Title: No More Tomorrows
Author: Schapelle Corby with Kathryn Bonella
Paperback: 304 pages
Publisher: Mainstream Publishing (June 1, 2008)
Set in: Bali, Indonesia
Rating: 5 out of 5
Schapelle Corby was arrested at Bali airport, Indonesia in 2004 when 4.1 Kg of Marijuana was found in her bag. She was in Bali to be a part of her elder sisters 30th birthday celebrations. But little did she know that this holiday would change her life forever.
She was arrested and thrown into Bali’s prison to await trial. Her sister Mercedes hired a lawyer Lily who was none the wiser as it turned out to be her first case ever. Schapelle thought she would be released as soon as they realized that the drugs were not hers. After all she did travel via 2 domestic Australian airports before landing in Bali, there had to be some proof of her innocence somewhere.
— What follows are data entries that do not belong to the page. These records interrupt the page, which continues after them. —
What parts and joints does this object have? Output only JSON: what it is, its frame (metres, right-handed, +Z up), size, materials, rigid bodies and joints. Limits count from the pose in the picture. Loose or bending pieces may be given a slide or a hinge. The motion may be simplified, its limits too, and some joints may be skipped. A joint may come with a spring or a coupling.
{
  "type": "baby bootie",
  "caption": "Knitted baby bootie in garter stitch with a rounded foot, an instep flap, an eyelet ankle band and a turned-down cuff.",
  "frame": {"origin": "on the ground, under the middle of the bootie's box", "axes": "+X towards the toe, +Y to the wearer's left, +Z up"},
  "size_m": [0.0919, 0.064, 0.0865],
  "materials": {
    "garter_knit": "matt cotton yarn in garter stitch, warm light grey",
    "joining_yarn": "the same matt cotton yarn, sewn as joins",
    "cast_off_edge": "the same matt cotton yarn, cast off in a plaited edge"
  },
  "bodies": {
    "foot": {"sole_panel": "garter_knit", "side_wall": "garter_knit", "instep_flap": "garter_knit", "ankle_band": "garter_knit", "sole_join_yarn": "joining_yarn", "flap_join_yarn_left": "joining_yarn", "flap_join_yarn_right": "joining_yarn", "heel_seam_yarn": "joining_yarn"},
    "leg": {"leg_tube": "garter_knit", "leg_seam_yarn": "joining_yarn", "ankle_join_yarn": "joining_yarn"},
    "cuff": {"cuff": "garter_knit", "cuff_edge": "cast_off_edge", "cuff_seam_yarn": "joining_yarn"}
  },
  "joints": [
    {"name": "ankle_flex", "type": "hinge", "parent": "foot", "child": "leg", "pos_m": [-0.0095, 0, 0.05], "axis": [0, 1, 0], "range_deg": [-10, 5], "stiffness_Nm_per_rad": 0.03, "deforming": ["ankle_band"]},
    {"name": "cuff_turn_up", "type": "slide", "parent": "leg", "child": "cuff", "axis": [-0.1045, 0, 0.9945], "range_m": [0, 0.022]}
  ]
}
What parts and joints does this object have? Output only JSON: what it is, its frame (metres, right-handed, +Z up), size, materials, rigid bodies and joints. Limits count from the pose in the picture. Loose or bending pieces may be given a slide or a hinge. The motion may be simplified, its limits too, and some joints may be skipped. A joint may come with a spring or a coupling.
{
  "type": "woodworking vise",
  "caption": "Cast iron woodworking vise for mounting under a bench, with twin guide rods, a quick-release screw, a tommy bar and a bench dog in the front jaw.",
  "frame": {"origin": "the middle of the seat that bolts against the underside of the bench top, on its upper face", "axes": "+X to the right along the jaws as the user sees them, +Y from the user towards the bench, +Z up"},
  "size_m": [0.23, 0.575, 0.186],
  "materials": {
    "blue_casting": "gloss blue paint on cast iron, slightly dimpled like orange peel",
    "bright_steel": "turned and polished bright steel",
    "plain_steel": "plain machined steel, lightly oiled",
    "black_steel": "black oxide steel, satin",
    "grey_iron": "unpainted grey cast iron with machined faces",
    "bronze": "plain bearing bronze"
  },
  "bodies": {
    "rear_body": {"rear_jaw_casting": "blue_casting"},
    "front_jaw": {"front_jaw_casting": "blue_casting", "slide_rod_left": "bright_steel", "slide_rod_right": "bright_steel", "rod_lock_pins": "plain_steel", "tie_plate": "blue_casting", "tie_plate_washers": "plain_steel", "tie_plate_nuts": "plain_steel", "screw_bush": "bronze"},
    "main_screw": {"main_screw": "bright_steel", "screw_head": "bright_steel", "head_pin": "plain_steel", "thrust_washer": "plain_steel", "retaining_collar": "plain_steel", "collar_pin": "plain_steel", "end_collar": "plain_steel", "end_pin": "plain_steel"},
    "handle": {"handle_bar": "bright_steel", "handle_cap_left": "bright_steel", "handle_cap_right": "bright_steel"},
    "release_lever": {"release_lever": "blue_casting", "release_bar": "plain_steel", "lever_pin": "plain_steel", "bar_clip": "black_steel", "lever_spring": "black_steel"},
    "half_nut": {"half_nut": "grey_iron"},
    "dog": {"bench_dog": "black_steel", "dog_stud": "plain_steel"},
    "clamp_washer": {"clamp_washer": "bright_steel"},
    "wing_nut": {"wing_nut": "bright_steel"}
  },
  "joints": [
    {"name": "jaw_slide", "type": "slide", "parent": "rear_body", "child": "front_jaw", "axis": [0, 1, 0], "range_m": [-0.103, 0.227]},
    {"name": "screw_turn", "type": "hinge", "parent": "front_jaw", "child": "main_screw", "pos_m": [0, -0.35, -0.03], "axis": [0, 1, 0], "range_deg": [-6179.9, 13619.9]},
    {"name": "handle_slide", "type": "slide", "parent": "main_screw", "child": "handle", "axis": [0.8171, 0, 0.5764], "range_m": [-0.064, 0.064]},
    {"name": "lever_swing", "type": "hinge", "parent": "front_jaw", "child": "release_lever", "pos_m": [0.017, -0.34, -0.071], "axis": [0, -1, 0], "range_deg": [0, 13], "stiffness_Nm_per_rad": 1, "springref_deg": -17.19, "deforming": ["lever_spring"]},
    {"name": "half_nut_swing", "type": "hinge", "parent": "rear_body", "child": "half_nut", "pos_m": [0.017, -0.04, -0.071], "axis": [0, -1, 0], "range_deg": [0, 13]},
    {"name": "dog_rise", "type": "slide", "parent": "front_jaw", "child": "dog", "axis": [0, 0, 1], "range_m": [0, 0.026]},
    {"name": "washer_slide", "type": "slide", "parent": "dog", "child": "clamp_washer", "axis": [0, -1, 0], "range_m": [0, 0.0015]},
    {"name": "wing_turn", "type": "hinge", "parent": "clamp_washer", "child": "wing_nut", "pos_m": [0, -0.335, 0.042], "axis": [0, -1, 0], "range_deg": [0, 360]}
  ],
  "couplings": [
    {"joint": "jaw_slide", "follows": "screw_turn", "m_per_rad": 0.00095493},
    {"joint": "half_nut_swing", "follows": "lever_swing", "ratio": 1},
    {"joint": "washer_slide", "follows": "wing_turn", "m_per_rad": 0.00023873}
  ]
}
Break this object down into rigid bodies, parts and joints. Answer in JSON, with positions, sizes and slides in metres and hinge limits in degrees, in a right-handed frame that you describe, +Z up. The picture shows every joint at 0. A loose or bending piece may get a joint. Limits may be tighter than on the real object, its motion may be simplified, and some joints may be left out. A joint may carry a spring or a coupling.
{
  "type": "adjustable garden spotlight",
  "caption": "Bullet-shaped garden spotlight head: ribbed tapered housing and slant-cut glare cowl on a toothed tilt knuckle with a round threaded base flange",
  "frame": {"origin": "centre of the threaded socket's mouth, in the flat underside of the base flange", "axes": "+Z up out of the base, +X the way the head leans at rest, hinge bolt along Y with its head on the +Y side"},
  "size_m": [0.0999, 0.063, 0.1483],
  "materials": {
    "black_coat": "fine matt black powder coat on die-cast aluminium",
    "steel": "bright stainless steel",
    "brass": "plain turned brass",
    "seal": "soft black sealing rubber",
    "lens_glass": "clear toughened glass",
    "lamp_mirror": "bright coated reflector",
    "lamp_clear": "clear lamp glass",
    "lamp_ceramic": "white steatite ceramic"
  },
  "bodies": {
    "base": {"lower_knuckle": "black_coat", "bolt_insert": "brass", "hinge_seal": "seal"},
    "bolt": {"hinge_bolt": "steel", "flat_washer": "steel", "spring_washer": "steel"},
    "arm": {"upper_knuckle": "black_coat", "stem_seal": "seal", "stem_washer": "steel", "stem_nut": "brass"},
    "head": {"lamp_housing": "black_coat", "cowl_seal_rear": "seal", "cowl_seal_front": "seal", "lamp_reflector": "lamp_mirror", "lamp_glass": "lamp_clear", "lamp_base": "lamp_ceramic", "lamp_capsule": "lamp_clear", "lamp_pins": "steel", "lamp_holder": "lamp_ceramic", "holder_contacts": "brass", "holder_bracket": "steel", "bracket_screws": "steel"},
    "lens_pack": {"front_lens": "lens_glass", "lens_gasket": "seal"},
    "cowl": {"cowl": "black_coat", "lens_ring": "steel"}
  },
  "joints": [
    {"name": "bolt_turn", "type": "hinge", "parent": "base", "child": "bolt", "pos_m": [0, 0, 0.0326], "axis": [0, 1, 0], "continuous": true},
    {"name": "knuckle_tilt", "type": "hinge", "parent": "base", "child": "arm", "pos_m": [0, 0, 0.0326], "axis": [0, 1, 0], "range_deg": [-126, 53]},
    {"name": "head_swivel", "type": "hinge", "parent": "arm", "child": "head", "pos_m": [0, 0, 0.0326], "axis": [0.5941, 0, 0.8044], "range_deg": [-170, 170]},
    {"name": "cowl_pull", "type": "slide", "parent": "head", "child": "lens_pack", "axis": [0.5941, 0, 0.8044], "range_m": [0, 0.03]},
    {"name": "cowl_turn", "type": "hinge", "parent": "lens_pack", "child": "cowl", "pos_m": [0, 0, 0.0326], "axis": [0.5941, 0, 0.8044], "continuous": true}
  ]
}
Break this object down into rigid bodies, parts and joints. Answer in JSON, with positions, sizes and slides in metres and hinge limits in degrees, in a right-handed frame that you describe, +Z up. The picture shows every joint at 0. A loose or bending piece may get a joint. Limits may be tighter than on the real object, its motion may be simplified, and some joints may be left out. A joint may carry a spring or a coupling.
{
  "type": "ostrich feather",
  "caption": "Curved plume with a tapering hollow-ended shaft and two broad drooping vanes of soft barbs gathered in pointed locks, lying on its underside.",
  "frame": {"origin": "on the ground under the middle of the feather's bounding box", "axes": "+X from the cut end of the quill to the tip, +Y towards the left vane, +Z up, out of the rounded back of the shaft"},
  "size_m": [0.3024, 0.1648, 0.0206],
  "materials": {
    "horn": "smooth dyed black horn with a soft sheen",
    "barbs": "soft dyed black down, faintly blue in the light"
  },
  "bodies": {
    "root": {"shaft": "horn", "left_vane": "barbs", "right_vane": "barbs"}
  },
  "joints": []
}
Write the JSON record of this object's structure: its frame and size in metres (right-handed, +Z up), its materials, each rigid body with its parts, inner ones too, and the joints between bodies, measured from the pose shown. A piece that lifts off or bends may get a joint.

But the trial was over and Schapelle was sentenced to 20 years in prison. No More Tomorrows is her journey from a care free women to someone who had her world turned upside down in a few minutes. Schapelle claims throughout the book that she has no idea where the drugs came from. There could be so many simple ways to determine whether she was guilty without doubt but the Indonesian police and the justice system overlooked a lot of things.
First of all, they did not test the marijuana to determine the concentration, they did not test the marijuana bag for fingerprints in spite of repeated requests by Schapelle and her lawyer. The Australian airport did not have any videos of Schapelle checking in the bag as which could easily determine whether the bag had drugs. It was after all a huge bag.
The Indonesian justice system also did not take into account the testimony of an Australian prisoner who happened to over hear 2 prisoners taking and laughing about how a bag of marijuana was mistakenly placed in someone else’s bag and how she had to go to prison because of that. They also did not take into account the fact that there was a report released about how Australian airport baggage handlers were involved in illegal movement of drugs from the airport.
Everything about Schapelle’s case irritated me and made me more and more angry. I respect Indonesian laws that gives sever punishments to drug peddlers, but at least make sure that the person whose life you are ruining deserves it without any doubts. There were so many things that could have been done to prove her innocence.
Other than having to go through something that Schapelle did not deserve, she also describes the deplorable and at times shocking conditions of the Bali prison. One thing that really shocked me the most was the way the media behaved. We all know what the media is like, we have seen so many examples, but the way the media behaved with her was absolutely disgusting. Here is one the passages from the book which I believe is one the milder ones.
So hard to concentrate: the courtroom is covered with cameras, reporters, TV cameras sitting on the floor in the middle of the court, and when I speak all these microphones are placed down on the table in front of me, and there’s a window behind me with people speaking in Indonesian. Cameramen calling, ‘Corby, Corby’ in my ear; as I turn, they snap the camera. Couldn’t they have a little respect? I have to be completely aware and with no distractions: I am on trial for my life! don’t they understand?
Diary entry, 3 Feb 2005.
There is a word added in the Urban dictionary: Schapelled which means “to be screwed over – brutally.” What more can I say?
There were a few repetitions in the book but I’m not complaining. I don’t remember ever being so emotionally affected by a book before. It’s probably because what happened to Schapelle could happen to me or my loved ones and it just scares me to no end. If it could happen at the airports of a developed country like Australia, it could happen anywhere.
Schapelle is still serving her 20 year sentence in the Bali prison. I really hope and pray that she is released soon.
Latest Update: Schapelle Corby was granted parole on 7 February 2014 and released on 10 February 2014 after having served nine years in Kerobokan Prison.The ruling however means that Corby will have to live in Bali and follow other rules set by the correction bureau and check in with the Bali corrections bureau monthly until her final release in July 2017
Note: If you haven’t watched the documentary series on NatGeo called Locked up Abroad/ Banged up abroad/ Jailed abroad (same series, different names), please do. It’s a series about normal people like you and me who made a mistake, a misjudgment, got carried away and landed up in prison in third world countries. 99% of these cases are related to drug peddling.
If it doesn’t show in your country, you can watch all the past episodes on the NatGeo website.